Influence of porosity and blistering on the thermal fatigue behavior of tungsten

Tungsten is the leading plasma-facing material (PFM) for nuclear fusion applications. It faces severe operating conditions, including intense hydrogen plasma exposure and high-cycle transient heat loading, which create various defects in tungsten. Additionally, defects have often already been introduced during manufacturing. Little is understood regarding the synergistic effect of such defects on the lifetime of tungsten so far. Here, we investigate the influence of porosity and blistering on the thermal fatigue behavior of tungsten. The pores resulted from powder metallurgy whereas the blistering was induced by hydrogen plasma exposure. Both conditions were subjected to transient heat loading by a high-power pulsed laser. The exposure was performed in the linear plasma generator Magnum-PSI, which closely mimics the expected particle and heat flux in the world's largest fusion experiment, ITER. Both porosity and blistering degraded the fatigue resistance of tungsten.
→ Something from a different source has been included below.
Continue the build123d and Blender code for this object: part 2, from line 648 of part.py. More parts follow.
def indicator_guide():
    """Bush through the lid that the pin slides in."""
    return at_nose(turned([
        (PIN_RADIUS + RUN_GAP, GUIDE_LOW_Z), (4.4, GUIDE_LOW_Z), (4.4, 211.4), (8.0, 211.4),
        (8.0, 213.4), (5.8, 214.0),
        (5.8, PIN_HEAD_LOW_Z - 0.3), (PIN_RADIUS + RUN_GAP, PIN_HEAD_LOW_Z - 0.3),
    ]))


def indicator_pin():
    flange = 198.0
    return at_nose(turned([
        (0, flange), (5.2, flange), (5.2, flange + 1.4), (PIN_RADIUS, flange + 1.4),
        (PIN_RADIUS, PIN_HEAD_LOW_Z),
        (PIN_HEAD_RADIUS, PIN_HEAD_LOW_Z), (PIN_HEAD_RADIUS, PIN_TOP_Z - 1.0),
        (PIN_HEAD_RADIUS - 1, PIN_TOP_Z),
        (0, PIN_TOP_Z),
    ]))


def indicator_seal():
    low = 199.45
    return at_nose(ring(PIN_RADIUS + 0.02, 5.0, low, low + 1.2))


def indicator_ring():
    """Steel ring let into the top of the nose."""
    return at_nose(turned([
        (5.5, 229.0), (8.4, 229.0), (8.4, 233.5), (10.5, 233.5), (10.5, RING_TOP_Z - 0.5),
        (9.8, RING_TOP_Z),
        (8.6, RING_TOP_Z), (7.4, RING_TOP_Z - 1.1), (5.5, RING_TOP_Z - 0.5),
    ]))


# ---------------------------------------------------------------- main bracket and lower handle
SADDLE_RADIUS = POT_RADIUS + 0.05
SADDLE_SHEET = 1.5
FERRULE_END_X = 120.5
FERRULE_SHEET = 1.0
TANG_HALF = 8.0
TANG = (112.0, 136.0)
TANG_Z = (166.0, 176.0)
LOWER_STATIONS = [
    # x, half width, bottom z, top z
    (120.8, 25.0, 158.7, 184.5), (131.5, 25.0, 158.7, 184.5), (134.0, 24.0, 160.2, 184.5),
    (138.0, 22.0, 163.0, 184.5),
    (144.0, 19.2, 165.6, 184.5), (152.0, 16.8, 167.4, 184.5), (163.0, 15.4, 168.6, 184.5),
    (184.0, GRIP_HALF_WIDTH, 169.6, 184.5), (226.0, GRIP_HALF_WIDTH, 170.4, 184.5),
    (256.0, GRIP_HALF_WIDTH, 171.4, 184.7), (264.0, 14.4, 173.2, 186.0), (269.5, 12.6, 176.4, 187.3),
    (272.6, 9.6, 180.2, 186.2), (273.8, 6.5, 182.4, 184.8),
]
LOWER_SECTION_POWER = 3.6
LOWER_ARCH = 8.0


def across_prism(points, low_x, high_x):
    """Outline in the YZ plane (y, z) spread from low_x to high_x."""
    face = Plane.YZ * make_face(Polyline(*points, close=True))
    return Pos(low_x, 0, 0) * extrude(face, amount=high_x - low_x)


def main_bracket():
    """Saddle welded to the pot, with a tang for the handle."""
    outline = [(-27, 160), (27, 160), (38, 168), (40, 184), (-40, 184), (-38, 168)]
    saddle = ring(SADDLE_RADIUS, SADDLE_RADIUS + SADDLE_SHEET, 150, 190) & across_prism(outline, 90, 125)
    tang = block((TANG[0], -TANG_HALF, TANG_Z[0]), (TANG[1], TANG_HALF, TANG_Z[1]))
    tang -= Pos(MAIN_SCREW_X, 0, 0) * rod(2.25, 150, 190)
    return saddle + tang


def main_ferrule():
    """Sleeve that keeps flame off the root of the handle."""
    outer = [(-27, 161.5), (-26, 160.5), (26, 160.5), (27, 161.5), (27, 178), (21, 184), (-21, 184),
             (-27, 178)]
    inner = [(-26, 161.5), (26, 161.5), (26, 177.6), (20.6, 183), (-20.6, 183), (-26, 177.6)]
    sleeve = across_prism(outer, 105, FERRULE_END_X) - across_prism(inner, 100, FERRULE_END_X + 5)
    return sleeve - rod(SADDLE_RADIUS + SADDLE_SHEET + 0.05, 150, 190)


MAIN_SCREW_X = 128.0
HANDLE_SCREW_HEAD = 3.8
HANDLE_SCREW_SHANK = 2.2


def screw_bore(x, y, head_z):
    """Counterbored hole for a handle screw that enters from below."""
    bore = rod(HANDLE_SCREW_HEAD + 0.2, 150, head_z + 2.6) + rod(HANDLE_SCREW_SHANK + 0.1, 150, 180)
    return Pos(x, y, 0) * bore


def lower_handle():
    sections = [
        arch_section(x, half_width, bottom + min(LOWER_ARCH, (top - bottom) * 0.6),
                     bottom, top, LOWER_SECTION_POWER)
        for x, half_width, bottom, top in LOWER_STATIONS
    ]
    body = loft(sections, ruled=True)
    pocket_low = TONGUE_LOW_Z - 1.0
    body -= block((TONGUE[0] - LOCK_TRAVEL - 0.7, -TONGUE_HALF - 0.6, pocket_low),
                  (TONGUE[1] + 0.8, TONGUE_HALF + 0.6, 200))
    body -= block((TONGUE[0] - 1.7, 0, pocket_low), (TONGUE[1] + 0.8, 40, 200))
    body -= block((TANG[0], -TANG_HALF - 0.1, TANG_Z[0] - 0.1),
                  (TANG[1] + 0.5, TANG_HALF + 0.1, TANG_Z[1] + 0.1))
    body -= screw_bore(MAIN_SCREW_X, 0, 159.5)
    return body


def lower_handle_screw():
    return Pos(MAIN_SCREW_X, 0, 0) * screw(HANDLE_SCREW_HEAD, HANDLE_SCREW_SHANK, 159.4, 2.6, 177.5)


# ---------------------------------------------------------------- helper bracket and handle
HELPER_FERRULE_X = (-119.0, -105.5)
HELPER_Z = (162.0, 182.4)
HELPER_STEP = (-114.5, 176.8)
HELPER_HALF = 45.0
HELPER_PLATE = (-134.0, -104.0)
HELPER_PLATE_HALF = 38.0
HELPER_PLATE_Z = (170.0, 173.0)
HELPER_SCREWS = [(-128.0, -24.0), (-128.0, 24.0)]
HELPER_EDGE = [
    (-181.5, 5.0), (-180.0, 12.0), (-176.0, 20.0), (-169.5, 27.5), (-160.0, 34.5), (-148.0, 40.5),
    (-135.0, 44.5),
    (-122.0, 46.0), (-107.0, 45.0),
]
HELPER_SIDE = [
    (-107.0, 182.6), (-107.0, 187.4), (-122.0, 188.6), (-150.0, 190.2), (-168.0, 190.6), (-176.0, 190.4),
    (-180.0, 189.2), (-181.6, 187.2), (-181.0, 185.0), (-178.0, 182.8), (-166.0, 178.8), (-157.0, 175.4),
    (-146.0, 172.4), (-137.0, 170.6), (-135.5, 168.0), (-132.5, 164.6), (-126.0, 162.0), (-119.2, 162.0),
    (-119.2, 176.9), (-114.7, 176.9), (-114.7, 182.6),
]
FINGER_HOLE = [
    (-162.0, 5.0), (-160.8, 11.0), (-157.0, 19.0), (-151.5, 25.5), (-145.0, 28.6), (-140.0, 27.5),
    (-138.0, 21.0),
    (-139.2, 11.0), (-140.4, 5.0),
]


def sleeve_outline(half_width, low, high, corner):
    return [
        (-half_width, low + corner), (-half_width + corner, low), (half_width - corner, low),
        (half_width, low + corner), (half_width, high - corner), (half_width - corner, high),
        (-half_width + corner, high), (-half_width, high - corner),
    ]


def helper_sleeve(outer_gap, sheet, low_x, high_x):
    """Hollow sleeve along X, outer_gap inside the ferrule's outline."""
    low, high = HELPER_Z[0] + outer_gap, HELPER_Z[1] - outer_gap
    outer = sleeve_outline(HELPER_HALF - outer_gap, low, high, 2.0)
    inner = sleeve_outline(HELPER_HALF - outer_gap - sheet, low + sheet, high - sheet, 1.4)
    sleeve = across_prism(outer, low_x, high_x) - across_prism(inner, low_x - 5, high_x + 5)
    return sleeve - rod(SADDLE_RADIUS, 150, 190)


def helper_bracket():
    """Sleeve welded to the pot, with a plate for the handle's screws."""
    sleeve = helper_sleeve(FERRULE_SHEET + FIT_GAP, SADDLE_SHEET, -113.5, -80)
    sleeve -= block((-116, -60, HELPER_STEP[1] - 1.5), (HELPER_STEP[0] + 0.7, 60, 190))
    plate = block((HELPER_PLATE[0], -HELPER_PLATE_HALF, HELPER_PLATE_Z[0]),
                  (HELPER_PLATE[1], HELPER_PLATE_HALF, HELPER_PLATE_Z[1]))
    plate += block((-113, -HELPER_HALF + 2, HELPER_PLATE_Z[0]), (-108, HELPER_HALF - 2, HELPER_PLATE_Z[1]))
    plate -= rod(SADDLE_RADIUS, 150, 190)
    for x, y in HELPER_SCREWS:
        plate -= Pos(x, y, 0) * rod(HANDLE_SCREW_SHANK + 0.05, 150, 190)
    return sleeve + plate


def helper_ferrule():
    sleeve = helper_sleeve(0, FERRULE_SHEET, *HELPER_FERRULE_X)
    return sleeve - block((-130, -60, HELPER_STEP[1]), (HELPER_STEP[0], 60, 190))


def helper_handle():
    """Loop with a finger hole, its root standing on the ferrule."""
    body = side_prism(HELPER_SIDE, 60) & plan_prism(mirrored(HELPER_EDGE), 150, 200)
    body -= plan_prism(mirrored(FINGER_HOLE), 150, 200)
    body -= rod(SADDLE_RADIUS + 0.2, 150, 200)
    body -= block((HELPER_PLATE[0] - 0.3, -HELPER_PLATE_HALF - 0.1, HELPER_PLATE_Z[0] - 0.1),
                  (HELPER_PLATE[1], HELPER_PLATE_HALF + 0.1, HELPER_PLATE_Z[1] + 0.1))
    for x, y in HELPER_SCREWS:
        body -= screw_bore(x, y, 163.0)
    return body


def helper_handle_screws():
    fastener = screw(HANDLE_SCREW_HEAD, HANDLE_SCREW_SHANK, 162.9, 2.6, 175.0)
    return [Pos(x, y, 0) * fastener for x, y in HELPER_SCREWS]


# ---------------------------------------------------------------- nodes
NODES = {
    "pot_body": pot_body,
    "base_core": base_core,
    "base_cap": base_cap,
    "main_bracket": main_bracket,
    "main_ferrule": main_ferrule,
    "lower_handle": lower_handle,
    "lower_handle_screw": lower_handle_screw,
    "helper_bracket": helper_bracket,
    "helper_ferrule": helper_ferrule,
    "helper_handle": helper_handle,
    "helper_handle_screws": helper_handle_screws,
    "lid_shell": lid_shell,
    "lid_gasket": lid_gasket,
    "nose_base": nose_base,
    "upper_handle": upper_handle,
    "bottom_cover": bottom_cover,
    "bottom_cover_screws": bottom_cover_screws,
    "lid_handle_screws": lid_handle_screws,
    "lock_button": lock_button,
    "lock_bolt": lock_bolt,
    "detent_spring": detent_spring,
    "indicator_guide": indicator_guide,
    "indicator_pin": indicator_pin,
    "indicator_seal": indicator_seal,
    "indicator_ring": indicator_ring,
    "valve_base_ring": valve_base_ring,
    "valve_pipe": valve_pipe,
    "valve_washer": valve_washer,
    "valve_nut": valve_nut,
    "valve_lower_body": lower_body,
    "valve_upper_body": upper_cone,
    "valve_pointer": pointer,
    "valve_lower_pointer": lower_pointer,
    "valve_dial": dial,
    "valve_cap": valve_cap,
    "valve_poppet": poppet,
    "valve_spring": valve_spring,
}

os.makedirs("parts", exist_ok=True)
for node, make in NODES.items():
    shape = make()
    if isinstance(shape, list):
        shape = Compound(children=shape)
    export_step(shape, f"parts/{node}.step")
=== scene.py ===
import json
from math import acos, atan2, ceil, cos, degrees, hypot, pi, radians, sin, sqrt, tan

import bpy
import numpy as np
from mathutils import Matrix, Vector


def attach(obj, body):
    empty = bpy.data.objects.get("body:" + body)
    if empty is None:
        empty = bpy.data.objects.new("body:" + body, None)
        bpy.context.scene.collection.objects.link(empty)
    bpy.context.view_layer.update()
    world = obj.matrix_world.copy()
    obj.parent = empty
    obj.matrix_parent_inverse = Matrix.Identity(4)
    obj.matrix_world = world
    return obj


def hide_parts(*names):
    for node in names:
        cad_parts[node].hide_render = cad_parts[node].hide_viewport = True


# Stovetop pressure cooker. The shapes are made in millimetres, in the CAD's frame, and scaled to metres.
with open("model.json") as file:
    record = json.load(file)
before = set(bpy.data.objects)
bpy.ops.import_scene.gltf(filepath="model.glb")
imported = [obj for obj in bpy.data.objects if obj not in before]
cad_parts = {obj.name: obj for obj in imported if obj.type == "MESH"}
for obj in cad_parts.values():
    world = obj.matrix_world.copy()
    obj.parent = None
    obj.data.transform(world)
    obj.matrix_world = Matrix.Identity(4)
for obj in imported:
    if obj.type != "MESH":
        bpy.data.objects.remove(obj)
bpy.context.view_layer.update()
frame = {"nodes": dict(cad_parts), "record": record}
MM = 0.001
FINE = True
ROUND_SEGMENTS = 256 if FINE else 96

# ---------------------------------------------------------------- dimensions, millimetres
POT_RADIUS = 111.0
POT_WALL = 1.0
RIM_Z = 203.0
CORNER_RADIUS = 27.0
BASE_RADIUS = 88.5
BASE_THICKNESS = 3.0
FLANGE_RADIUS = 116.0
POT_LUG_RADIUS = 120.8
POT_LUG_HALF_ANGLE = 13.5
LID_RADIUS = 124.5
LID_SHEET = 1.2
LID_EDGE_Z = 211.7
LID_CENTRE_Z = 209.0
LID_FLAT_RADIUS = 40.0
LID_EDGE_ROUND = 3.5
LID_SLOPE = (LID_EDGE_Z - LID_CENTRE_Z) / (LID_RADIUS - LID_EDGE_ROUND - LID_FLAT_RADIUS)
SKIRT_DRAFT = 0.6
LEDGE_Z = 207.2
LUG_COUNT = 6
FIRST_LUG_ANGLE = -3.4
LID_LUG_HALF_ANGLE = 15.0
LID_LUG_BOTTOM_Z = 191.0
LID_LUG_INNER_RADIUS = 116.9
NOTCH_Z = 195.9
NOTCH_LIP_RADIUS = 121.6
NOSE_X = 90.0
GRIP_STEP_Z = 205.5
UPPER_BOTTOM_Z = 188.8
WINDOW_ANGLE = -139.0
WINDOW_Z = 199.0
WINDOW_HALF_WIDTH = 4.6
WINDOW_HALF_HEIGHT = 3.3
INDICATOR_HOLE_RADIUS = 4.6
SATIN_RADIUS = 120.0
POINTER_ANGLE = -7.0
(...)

Pores tended to aggregate at high-angle grain boundaries (HAGBs) and assisted crack initiation therein, as revealed by focused ion beam (FIB) cross-sectioning and electron backscatter diffraction (EBSD) analysis. The blisters were characteristic of subsurface cavities, which were located at a depth close to the surface roughness induced by transient heat loading. The stress concentration at the tip of the cavities is considered to promote crack initiation. The results highlight the necessity of a 'life cycle assessment' of the tungsten PFM for nuclear fusion reactors.